Kinderschutzgesetz in Planung

Das Kinderschutzgesetz soll die Erkenntnisse bündeln, die durch die Aufarbeitung der Missbrauchsskandale von Münster, Lügde und Bergisch Gladbach gewonnen wurden. Das Land soll künftig mehr Möglichkeiten erhalten, um die Arbeit der 186 Jugendämter in NRW besser kontrollieren zu können. Das Thema Kinderschutz soll zudem in der Aus- und Weiterbildung von Erzieherinnen eine zentrale Rolle spielen. Auch Polizei und Justiz sollen besser für den Umgang mit Verdachtsfällen geschult werden.

Die Schussfolgerunen aus der Arbeit des Untersuchungsausschusses, der sich seit Sommer 2019 mit den Missbrauchsskandalen in NRW befasst, sollen ebenfalls in den Gesetzentwurf einfließen. Ziel sei es, das Kinderschutzgesetz bis zum Frühjahr 2022 zu verabschieden, heißt es in CDU-Kreisen.

Hilfe für junge Familien

Die Unterstützung von jungen Familien beim Immobilienerwerb steht seit langem auf der Agenda der schwarz-gelben NRW-Koalition. Nachdem der Plan, eine Senkung der Grunderwerbssteuer für den Kauf einer ersten, selbstgenutzten Immobilie bundeseinheitlich in einer Bundesregierung unter Führung der CDU zu regeln, geplatzt ist, will die CDU das Thema in eigener Zuständigkeit lösen. Ein Freibetragsmodell soll jungen Familien, bei denen das Eigenkapital knapp ist, den Traum vom Eigenheim ermöglichen.

Zu den Themen, die Wüst abarbeiten muss, zählt auch die Einigung mit der FDP über das Versammlungsgesetz. Das Gesetz soll ein Verbot von militantem Auftreten, etwa durch uniformes Aufmarschieren rechts- und linksextremer Gruppierungen, ermöglichen. Die Liberalen lehnen die Ausweitung bestimmter polizeilicher Befugnisse, wie zum Beispiel die Erlaubnis für verdeckte Bild- und Tonaufnahmen, aber bislang ab.

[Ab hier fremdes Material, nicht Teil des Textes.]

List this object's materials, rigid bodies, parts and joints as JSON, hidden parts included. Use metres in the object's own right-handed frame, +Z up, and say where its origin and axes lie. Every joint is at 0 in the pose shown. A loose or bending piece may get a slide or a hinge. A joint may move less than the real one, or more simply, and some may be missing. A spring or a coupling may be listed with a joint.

Entscheidung über Maskenpflicht an Schulen

Auch die Entwicklung der Pandemie wird Wüst in Atem halten. Die Landesregierung will in dieser Woche darüber entscheiden, ob die Maskenpflicht an den Schulen gelockert wird. Wüst hatte sich vor einigen Tagen zurückhaltend gezeigt. Der Gesundheitsschutz habe oberste Priorität, stellte der Volljurist klar.

Im Kampf gegen die Staus und beim Ausbau der Infrasruktur wird Wüst seinen Kurs als NRW-Verkehrsminister fortsetzen. Eine spürbare Entlastung der Autofahrer ist aber in den kommenden Jahren noch nicht in Sicht. Wegen der vermehrten Bautätigkeit nahm die Staulänge vor Ausbruch der Pandemie sogar um elf Prozent zu. Laut ADAC steckten die Menschen in NRW im Jahr 2019 rund 171.000 Stunden im stockenden Verkehr fest.

Mehr Tempo beim Klimaschutz

Für den Erfolg bei den jungen Wählerinnen und Wählern wird von Wüst eine stärkere Profilierung beim Thema Klimaschutz erwartet. In der CDU denkt man offenbar jetzt darüber nach, das Abstandsgebot zwischen Wohnbebauung und Windrädern zu verringern, um den Ausbau der Windenergie forcieren zu können. Als Verkehrsminister hatte Wüst bei der Förderung des Baus von Radwegen versucht, sich einen grünen Anstrich zu geben.

Laschet ist bei der Wahl mit dabei

Der Showdown für die Ministerpräsidentenwahl beginnt am Mittwoch um 13 Uhr. Erster Tagesordnungspunkt der Sondersitzung ist die offizielle Verabschiedung von Armin Laschet. Der unterlegene Kanzlerkandidat der Union hatte am Montag beim Landtagspräsidenten bereits seinen Rücktritt als Ministerpräsident erklärt. Als einfacher Landtagsabgeordneter kann er Wüst aber noch mitwählen. Ohne Laschets Unterstützung käme die Mehrheit für seinen Nachfolger nicht zu Stande.